Oisin [McConville] had missed a penalty in the first half and then he stepped up and got the goal in the second half which was crucial for us. It gave us that bit of impetus to drive on and after the goal I just said to myself: ‘We’re not going to get beat here’. I just knew we weren’t going to lose.

The feeling

I DIDN’T know how to react because we were just surrounded by Armagh supporters hugging and pulling at you and I was just mentally and physically exhausted after it. Then there was the buzz when you get back into the changing rooms and meet all the boys again because you are totally separated on the pitch until you get up to lift the Sam.

It was a great day for everybody. My family all met up in the hotel after the game and we celebrated for the next couple of days.

The unsung hero

ARMAGH were awarded six Allstars that year and could have had more. The team included household names like McGeeney, McGrane, McConville, Marsden, Stevie McDonnell, Francie Bellew and many others. Clarke himself was outstanding and was named Young Player of the Year.

He explains: “Looking back at that final and that campaign, a big factor for us would have been our workrate and John Toal would probably have been the benchmark for all of that. His workrate around the middle of the field was phenomenal.

“After that injury he sustained I thought we lost it around the middle a bit without him. He was the unsung hero in that team and him and McGrane had a great partnership together.”

Defending the crown

ARMAGH lost their Ulster title in the first game of 2003 when Monaghan won 0-13 to 0-9 in Clones.

However, Kernan’s side regrouped in the Qualifiers and forced their way back into another All-Ireland final – this time against Tyrone.

Clarke explains: The Monaghan game was the turning-point of that season. We said: ‘Right, standards have slipped here and we need to push on again’. Losing that game was probably a blessing in disguise for us and after that went on a good run.

We got a win over Waterford in the Qualifiers and it was just about getting that win under our belts and keeping going, getting the whole momentum back into the team again because you don’t become a bad team overnight after winning an All-Ireland.

We realised we had to back to basics and try and concentrate on ourselves. After winning the

All-Ireland you are pulled form pillar to post, people want you to do this and that and we probably took our eye off the ball a bit. The turning point for that was the Monaghan game – we just said: ‘Right, we’ll have to cut all the shit out boys, we have to go at this again’.

Looking back

I REMEMBER the great coaches we had and the great friends I made. I learned an awful lot from them all.

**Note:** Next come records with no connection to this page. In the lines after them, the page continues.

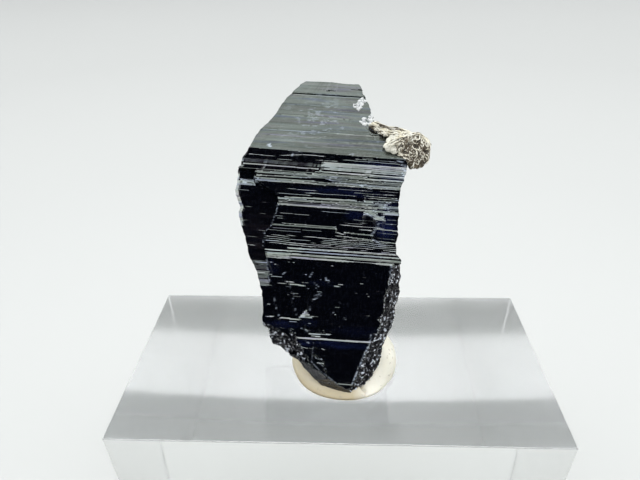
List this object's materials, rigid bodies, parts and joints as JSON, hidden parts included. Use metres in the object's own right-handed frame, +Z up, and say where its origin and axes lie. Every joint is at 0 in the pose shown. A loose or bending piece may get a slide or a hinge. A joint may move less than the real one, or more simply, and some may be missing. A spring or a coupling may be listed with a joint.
{
  "type": "anatase crystal on display block",
  "caption": "Blue-black stepped anatase crystal leaning back in a pad of cream mineral putty on a clear rectangular display block.",
  "frame": {"origin": "middle of the display block's underside", "axes": "+Z up out of the block's top, -Y towards the viewer and the crystal's front, +X to the viewer's right along the block's long side"},
  "size_m": [0.0242, 0.0144, 0.039],
  "materials": {
    "anatase": "adamantine gloss, striated",
    "matrix": "rough, fibrous",
    "crust": "satin",
    "putty": "matt, kneaded",
    "acrylic": "polished clear"
  },
  "bodies": {
    "root": {"anatase_crystal": "anatase", "matrix_fragment": "matrix", "crust_grain_upper": "crust", "crust_grain_lower": "crust", "putty_pad": "putty", "acrylic_block": "acrylic"}
  },
  "joints": []
}
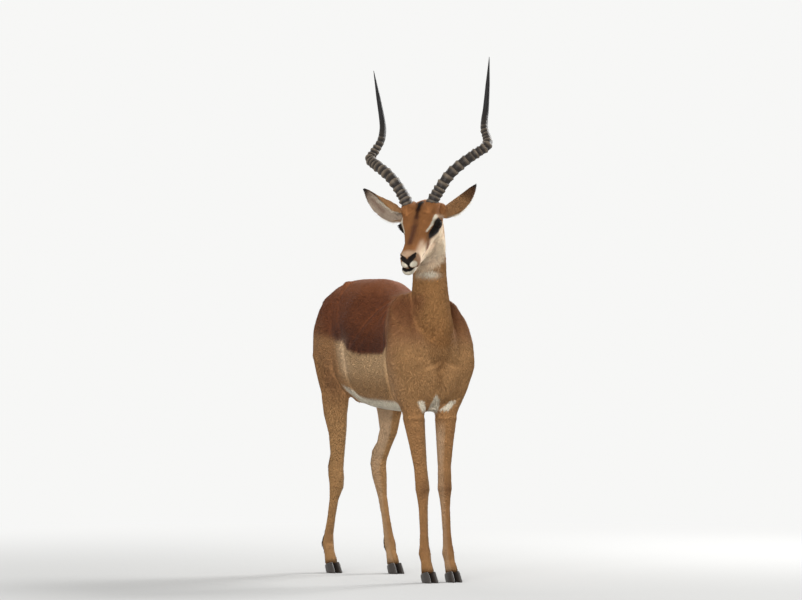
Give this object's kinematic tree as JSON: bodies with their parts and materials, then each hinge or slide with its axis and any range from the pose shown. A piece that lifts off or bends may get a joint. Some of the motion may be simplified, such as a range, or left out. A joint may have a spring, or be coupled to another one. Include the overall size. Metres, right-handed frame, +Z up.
{
  "type": "impala antelope",
  "caption": "Life-size standing impala ram with its head raised and turned to one side and long lyre-shaped horns, a still museum-like model.",
  "frame": {"origin": "centre of the box of floor that the whole animal covers, at the level of the soles", "axes": "+Z up, the body points along -Y, +X is the animal's left"},
  "size_m": [0.3868, 0.8496, 1.6016],
  "materials": {
    "coat": "short, close animal hair",
    "eye": "wet and glossy",
    "horn": "ringed horn, satin",
    "hoof": "satin horn"
  },
  "bodies": {
    "root": {"head": "coat", "neck": "coat", "trunk": "coat", "tail": "coat", "foreleg_left": "coat", "foreleg_right": "coat", "hindleg_left": "coat", "hindleg_right": "coat", "ear_left": "coat", "ear_right": "coat", "eye_left": "eye", "eye_right": "eye", "horn_left": "horn", "horn_right": "horn", "hoof_fore_left_outer": "hoof", "hoof_fore_left_inner": "hoof", "hoof_fore_right_outer": "hoof", "hoof_fore_right_inner": "hoof", "hoof_hind_left_outer": "hoof", "hoof_hind_left_inner": "hoof", "hoof_hind_right_outer": "hoof", "hoof_hind_right_inner": "hoof"}
  },
  "joints": []
}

We reached the pinnacle in 2002 and we were always trying to get back them but we just fell short. In 2003 we got to the final but Tyrone beat us (0-12 to 0-9) and then in 2004… (lost to Fermanagh in All-Ireland quarter-final).

The 2005 team I thought was the best team we ever put together. Tyrone beat us in the All-Ireland semi-final. We had beaten them in the Ulster final that year in a replay and they should have beaten us but in the semi-final we were by far the better team all day, we just couldn’t put them away and we fell short again.

People thought Armagh would fade away but we kept going and even when Geezer left and Paul McGrane left, that intensity was still instilled in boys like Ciaran McKeever and myself. We knew that training had to be at a certain level of intensity and nothing below that standard would suffice.